%%

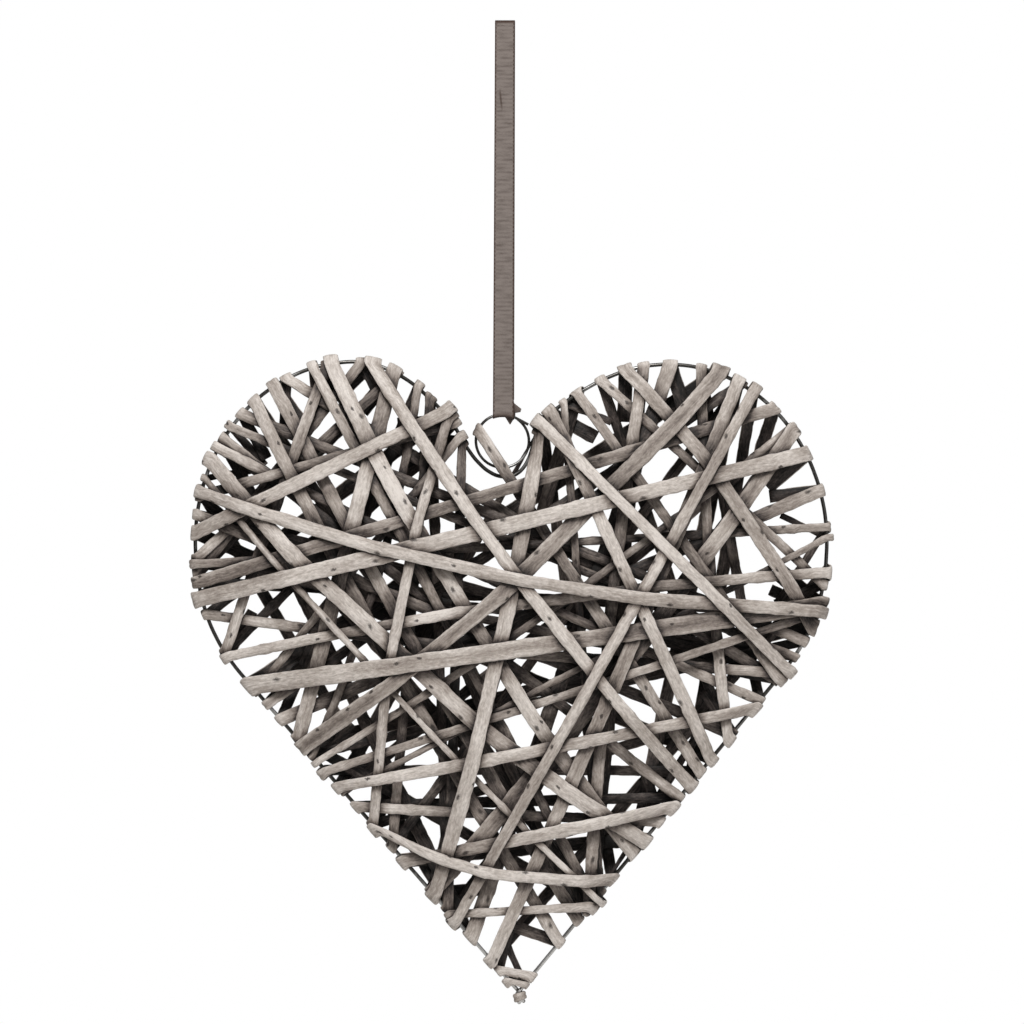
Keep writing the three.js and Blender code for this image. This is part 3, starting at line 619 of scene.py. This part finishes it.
def waver(along: np.ndarray, length: float, rng: np.random.Generator) -> np.ndarray:
    """Make a smooth wandering value from -1 to 1 along a strip.

    Args:
        along: distance along the strip, in metres.
        length: distance over which the value changes, in metres.
        rng: seeded random source.

    Returns:
        One value for each distance.
    """
    count = int(along[-1] / length) + 3
    values = rng.uniform(-1, 1, count)
    place = along / length
    low = place.astype(int)
    t = place - low
    blend = t * t * (3 - 2 * t)
    return values[low] * (1 - blend) + values[low + 1] * blend


def skin_rows(name: str, rows: np.ndarray, uv: np.ndarray, pattern: Pattern) -> bpy.types.Object:
    """Roll a flat grid into a closed band through rows of points.

    Args:
        name: the piece's name.
        rows: points by section and by place round it, in metres.
        uv: pattern place of each point, with one more column than the points.
        pattern: the UV map that holds it.

    Returns:
        The finished band.
    """
    count, around = rows.shape[:2]
    bpy.ops.object.select_all(action="DESELECT")
    bpy.ops.mesh.primitive_grid_add(x_subdivisions=around, y_subdivisions=count - 1, size=2)
    piece = bpy.context.object
    piece.name = name
    mesh = piece.data
    mesh.name = name
    flat = np.empty(len(mesh.vertices) * 3)
    mesh.vertices.foreach_get("co", flat)
    grid = flat.reshape(-1, 3)
    column = np.rint((grid[:, 0] + 1) / 2 * around).astype(int)
    row = np.rint((grid[:, 1] + 1) / 2 * (count - 1)).astype(int)
    mesh.vertices.foreach_set("co", rows[row, column % around].reshape(-1))
    corners = np.empty(len(mesh.loops), dtype=int)
    mesh.loops.foreach_get("vertex_index", corners)
    layer = mesh.uv_layers[0]
    layer.name = pattern.value
    layer.data.foreach_set("uv", uv[row[corners], column[corners]].reshape(-1))
    for mark, values in ((Mark.ROW, row), (Mark.COLUMN, column % around)):
        layer = mesh.attributes.new(mark.value, "INT", "POINT")
        layer.data.foreach_set("value", values.astype(np.int32))
    bpy.ops.object.mode_set(mode="EDIT")
    bpy.ops.mesh.select_all(action="SELECT")
    bpy.ops.mesh.remove_doubles(threshold=1e-7)
    bpy.ops.mesh.select_all(action="DESELECT")
    bpy.ops.mesh.select_non_manifold()
    bpy.ops.mesh.fill_holes(sides=0)
    bpy.ops.mesh.select_all(action="SELECT")
    bpy.ops.mesh.normals_make_consistent(inside=False)
    bpy.ops.object.mode_set(mode="OBJECT")
    bpy.ops.object.shade_smooth()
    return piece


def search_tree(pieces: list[bpy.types.Object]) -> BVHTree:
    """Put pieces in one tree, for finding what stands over a place.

    Args:
        pieces: mesh objects, placed in their meshes.

    Returns:
        The tree.
    """
    points: list = []
    faces: list = []
    for piece in pieces:
        first = len(points)
        points.extend(vertex.co[:] for vertex in piece.data.vertices)
        faces.extend([first + v for v in face.vertices] for face in piece.data.polygons)
    return BVHTree.FromPolygons(points, faces)


def dress(piece: bpy.types.Object, material: bpy.types.Material, slot: str, *nodes: str) -> None:
    """Give a piece its finish, its body and the nodes that it stands for.

    Args:
        piece: the piece.
        material: its finish.
        slot: not used.
        nodes: CAD nodes that it replaces.
    """
    piece.data.materials.clear()
    piece.data.materials.append(material)
    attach(piece, BODY)
    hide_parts(*nodes)
    LOG.info("%s: %d faces", piece.name, len(piece.data.polygons))


@dataclass
class Strip:
    """One finished strip and what its finish needs to know."""

    piece: bpy.types.Object
    points: np.ndarray
    up: np.ndarray
    tone: np.ndarray
    groove: np.ndarray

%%

■ What you are asked to do
Exactly reproduce every line of the data above.

■ Exercise output
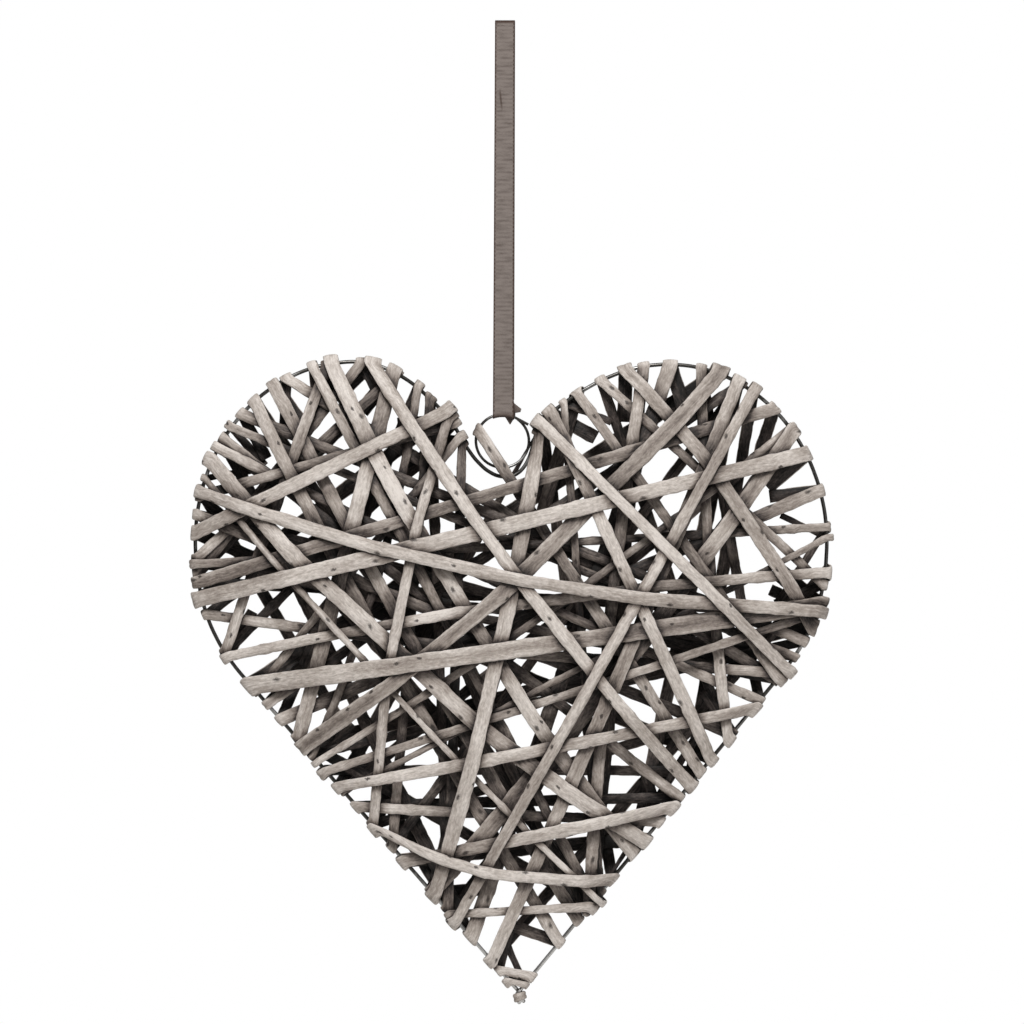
Keep writing the three.js and Blender code for this image. This is part 3, starting at line 619 of scene.py. This part finishes it.
def waver(along: np.ndarray, length: float, rng: np.random.Generator) -> np.ndarray:
    """Make a smooth wandering value from -1 to 1 along a strip.

    Args:
        along: distance along the strip, in metres.
        length: distance over which the value changes, in metres.
        rng: seeded random source.

    Returns:
        One value for each distance.
    """
    count = int(along[-1] / length) + 3
    values = rng.uniform(-1, 1, count)
    place = along / length
    low = place.astype(int)
    t = place - low
    blend = t * t * (3 - 2 * t)
    return values[low] * (1 - blend) + values[low + 1] * blend


def skin_rows(name: str, rows: np.ndarray, uv: np.ndarray, pattern: Pattern) -> bpy.types.Object:
    """Roll a flat grid into a closed band through rows of points.

    Args:
        name: the piece's name.
        rows: points by section and by place round it, in metres.
        uv: pattern place of each point, with one more column than the points.
        pattern: the UV map that holds it.

    Returns:
        The finished band.
    """
    count, around = rows.shape[:2]
    bpy.ops.object.select_all(action="DESELECT")
    bpy.ops.mesh.primitive_grid_add(x_subdivisions=around, y_subdivisions=count - 1, size=2)
    piece = bpy.context.object
    piece.name = name
    mesh = piece.data
    mesh.name = name
    flat = np.empty(len(mesh.vertices) * 3)
    mesh.vertices.foreach_get("co", flat)
    grid = flat.reshape(-1, 3)
    column = np.rint((grid[:, 0] + 1) / 2 * around).astype(int)
    row = np.rint((grid[:, 1] + 1) / 2 * (count - 1)).astype(int)
    mesh.vertices.foreach_set("co", rows[row, column % around].reshape(-1))
    corners = np.empty(len(mesh.loops), dtype=int)
    mesh.loops.foreach_get("vertex_index", corners)
    layer = mesh.uv_layers[0]
    layer.name = pattern.value
    layer.data.foreach_set("uv", uv[row[corners], column[corners]].reshape(-1))
    for mark, values in ((Mark.ROW, row), (Mark.COLUMN, column % around)):
        layer = mesh.attributes.new(mark.value, "INT", "POINT")
        layer.data.foreach_set("value", values.astype(np.int32))
    bpy.ops.object.mode_set(mode="EDIT")
    bpy.ops.mesh.select_all(action="SELECT")
    bpy.ops.mesh.remove_doubles(threshold=1e-7)
    bpy.ops.mesh.select_all(action="DESELECT")
    bpy.ops.mesh.select_non_manifold()
    bpy.ops.mesh.fill_holes(sides=0)
    bpy.ops.mesh.select_all(action="SELECT")
    bpy.ops.mesh.normals_make_consistent(inside=False)
    bpy.ops.object.mode_set(mode="OBJECT")
    bpy.ops.object.shade_smooth()
    return piece


def search_tree(pieces: list[bpy.types.Object]) -> BVHTree:
    """Put pieces in one tree, for finding what stands over a place.

    Args:
        pieces: mesh objects, placed in their meshes.

    Returns:
        The tree.
    """
    points: list = []
    faces: list = []
    for piece in pieces:
        first = len(points)
        points.extend(vertex.co[:] for vertex in piece.data.vertices)
        faces.extend([first + v for v in face.vertices] for face in piece.data.polygons)
    return BVHTree.FromPolygons(points, faces)


def dress(piece: bpy.types.Object, material: bpy.types.Material, slot: str, *nodes: str) -> None:
    """Give a piece its finish, its body and the nodes that it stands for.

    Args:
        piece: the piece.
        material: its finish.
        slot: not used.
        nodes: CAD nodes that it replaces.
    """
    piece.data.materials.clear()
    piece.data.materials.append(material)
    attach(piece, BODY)
    hide_parts(*nodes)
    LOG.info("%s: %d faces", piece.name, len(piece.data.polygons))


@dataclass
class Strip:
    """One finished strip and what its finish needs to know."""

    piece: bpy.types.Object
    points: np.ndarray
    up: np.ndarray
    tone: np.ndarray
    groove: np.ndarray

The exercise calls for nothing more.